Saddle height is fairly simple: measure from the centre of the bottom bracket to the top of the saddle, and you can get the angle right with a spirit level. Fore/aft can be harder, but there are several, not inexpensive, tools specifically designed for this job — or you could make your own. Drake uses a clear piece of Perspex cut into a ‘T’ shape.
“I set the bike up on a turbo trainer or in a stand so it’s level, then run the straight line from the centre of the bottom bracket. Nine times out of 10, the line is falling in front of the saddle. The correct layback is the distance between the tip of the saddle and the edge.”
This only works if you’re using the same saddle. If not, you’ll need to take into account any difference between the lengths of the two perches. An alternative option is to use a builder’s laser, instead of the Perspex plastic, to shine a straight line through the bottom bracket.
Reach can be measured by checking the distance from the centre of the saddle to the tip of the hood. If you want precision made easy, there are all-in-one tools available. VeloAngle, for example, uses polar coordinates to establish the relative position between the saddle, bottom bracket and bars.

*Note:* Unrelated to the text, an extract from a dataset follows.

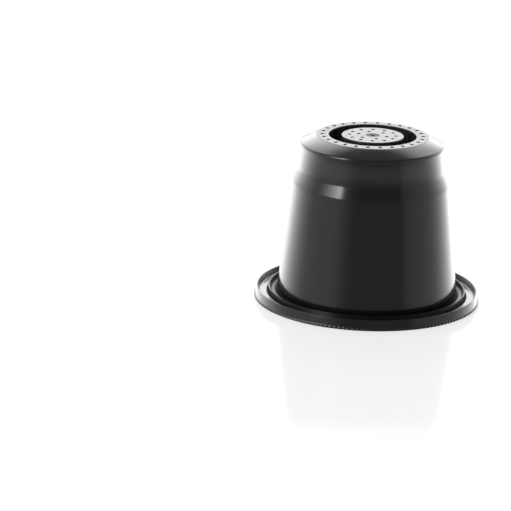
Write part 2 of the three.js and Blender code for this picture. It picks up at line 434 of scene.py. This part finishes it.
# Materials, each mixed from two shades
PLASTIC_SHADES = ((0.0040, 0.0036, 0.0038, 1), (0.0054, 0.0047, 0.0050, 1))
# Painted light: the groove's lighter colour stands in for the reflections seen in it
GROOVE_PAINTED_LIGHT = (0.022, 0.019, 0.018, 1)
FLEECE_SHADES = ((0.68, 0.63, 0.53, 1), (0.88, 0.85, 0.77, 1))
# The coffee's darker shade is painted shade, for the gaps between grains
COFFEE_TONE_AND_PAINTED_SHADE = ((0.075, 0.036, 0.018, 1), (0.018, 0.008, 0.004, 1))
FOIL_SHADES = ((0.56, 0.56, 0.57, 1), (0.68, 0.68, 0.69, 1))
DULLED_ROUGHNESS = 0.15
DULLED_SPECULAR = 0.12


class Nodes:
    """Adds linked nodes to a material's or a world's tree."""

    def __init__(self, owner):
        owner.use_nodes = True
        self.tree = owner.node_tree
        self.tree.nodes.clear()

    def add(self, kind, settings=None, **inputs):
        node = self.tree.nodes.new(kind)
        for key, value in (settings or {}).items():
            setattr(node, key, value)
        for key, value in inputs.items():
            self.feed(node.inputs[key.replace("_", " ")], value)
        return node

    def feed(self, socket, value):
        if isinstance(value, bpy.types.NodeSocket):
            self.tree.links.new(value, socket)
        else:
            socket.default_value = value

    def math(self, operation, *values):
        node = self.tree.nodes.new("ShaderNodeMath")
        node.operation = operation
        for socket, value in zip(node.inputs, values):
            self.feed(socket, value)
        return node.outputs[0]

    def span(self, value, start, end, low=0.0, high=1.0, kind="SMOOTHSTEP"):
        """Runs from low to high while the value goes from start to end."""
        node = self.tree.nodes.new("ShaderNodeMapRange")
        node.interpolation_type = kind
        node.clamp = True
        for socket, number in zip(node.inputs, (value, start, end, low, high)):
            self.feed(socket, number)
        return node.outputs["Result"]

    def mix(self, share, first, second):
        node = self.tree.nodes.new("ShaderNodeMix")
        node.data_type = "RGBA"
        self.feed(node.inputs["Factor"], share)
        self.feed(node.inputs[6], first)
        self.feed(node.inputs[7], second)
        return node.outputs[2]

    def noise(self, vector, scale, detail=2.0, roughness=0.5):
        node = self.add(
            "ShaderNodeTexNoise",
            Vector=vector,
            Scale=scale,
            Detail=detail,
            Roughness=roughness,
        )
        return node.outputs["Fac"]


def shell_plastic():
    """Black polypropylene: polished all over, finely spark-eroded on the flat nose."""
    material = bpy.data.materials.new("shell_plastic")
    nodes = Nodes(material)
    place = nodes.add("ShaderNodeTexCoord").outputs["Object"]
    split = nodes.add("ShaderNodeSeparateXYZ", Vector=place)
    height = split.outputs["Z"]
    across = nodes.math("MULTIPLY", split.outputs["X"], split.outputs["X"])
    along = nodes.math("MULTIPLY", split.outputs["Y"], split.outputs["Y"])
    radius = nodes.math("SQRT", nodes.math("ADD", across, along))
    eroded = nodes.span(height, POD_HEIGHT - 0.12 * MM, POD_HEIGHT - 0.08 * MM)
    spot = nodes.span(radius, DIMPLE_RADIUS + 0.05 * MM, DIMPLE_RADIUS - 0.3 * MM)
    dimple = nodes.math("MULTIPLY", eroded, spot)

    # The moat, the rib and the lip's inner face are duller, to look like the photograph
    low_down = nodes.span(height, RIB_TOP + 0.6 * MM, RIB_TOP + 0.3 * MM)
    within = nodes.span(radius, RIB_OUTER_RADIUS + 0.05 * MM, RIB_OUTER_RADIUS - 0.02 * MM)
    moat = nodes.math("MULTIPLY", within, low_down)
    lip = nodes.math(
        "MULTIPLY",
        nodes.span(height, FLANGE_TOP + 0.03 * MM, FLANGE_TOP + 0.1 * MM),
        nodes.span(radius, LIP_INNER_RADIUS - 0.05 * MM, LIP_INNER_RADIUS),
    )
    lip_end = nodes.span(radius, LIP_CREST_RADIUS, LIP_CREST_RADIUS - 0.03 * MM)
    lip = nodes.math("MULTIPLY", lip, lip_end)
    dull = nodes.math("MAXIMUM", moat, nodes.math("MULTIPLY", lip, 0.85))

    # The groove's colour is painted lighter, for the same reason: painted light for the reflections in
    # the groove
    groove_painted_light = nodes.math(
        "MULTIPLY",
        nodes.span(height, GROOVE_FLOOR - 0.3 * MM, GROOVE_FLOOR - 0.1 * MM),
        nodes.span(radius, GROOVE_RADIUS + 0.5 * MM, GROOVE_RADIUS + 0.4 * MM),
    )
    groove_painted_light = nodes.math("MULTIPLY", groove_painted_light, nodes.math("SUBTRACT", 1.0, eroded))

    cloud = nodes.noise(place, 140.0, 3.0)
    colour = nodes.mix(cloud, *PLASTIC_SHADES)
    colour = nodes.mix(groove_painted_light, colour, GROOVE_PAINTED_LIGHT)
    polish = nodes.span(nodes.noise(place, 900.0, 4.0, 0.6), 0.3, 0.7, 0.13, 0.18)
    grit = nodes.noise(place, 6500.0, 3.0, 0.65)
    matt = nodes.math("ADD", nodes.span(grit, 0.3, 0.7, 0.28, 0.40), nodes.math("MULTIPLY", dimple, 0.3))
    roughness = nodes.math(
        "ADD",
        nodes.math("MULTIPLY", polish, nodes.math("SUBTRACT", 1.0, eroded)),
        nodes.math("MULTIPLY", matt, eroded),
    )
    roughness = nodes.math("ADD", roughness, nodes.math("MULTIPLY", dull, DULLED_ROUGHNESS))
    shine = nodes.span(dull, 0.0, 1.0, 0.5, DULLED_SPECULAR, "LINEAR")
    peel = nodes.add(
        "ShaderNodeBump",
        Strength=0.15,
        Distance=0.002 * MM,
        Height=nodes.noise(place, 700.0, 2.0),
    )
    erosion = nodes.add(
        "ShaderNodeBump",
        Strength=nodes.math("MULTIPLY", eroded, 0.7),
        Distance=0.02 * MM,
        Height=grit,
        Normal=peel.outputs["Normal"],
    )
    shader = nodes.add(
        "ShaderNodeBsdfPrincipled",
        Base_Color=colour,
        Roughness=roughness,
        IOR=1.49,
        Specular_IOR_Level=shine,
        Normal=erosion.outputs["Normal"],
    )
    nodes.add("ShaderNodeOutputMaterial", Surface=shader.outputs["BSDF"])
    return material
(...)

This allows for precision and repeatability — but will set you back (from) £159. This does not include the accompanying app, which allows you to plug in existing measurements and calculate the x/y coordinates required for a completely different bike.
When to adjust your fit?
The optimum bike-fit for you is not a set of coordinates etched into stone.
Phil Burt again: “Many people will have a bikefit, get put in one position, and then leave it. But bodies are adaptable, and the bike is adjustable — the right fit is a marriage between the two.”
Bear in mind that your adaptability changes over time, advises Burt: “There isn’t one ideal position, but there’s definitely an optimum window for each measurement, height, saddle set back and reach.”
The important thing is to remember to stay within your comfortable window, and to make small changes, gradually. Test your adjustment with some shorter rides, and never make big changes ahead of a long day out.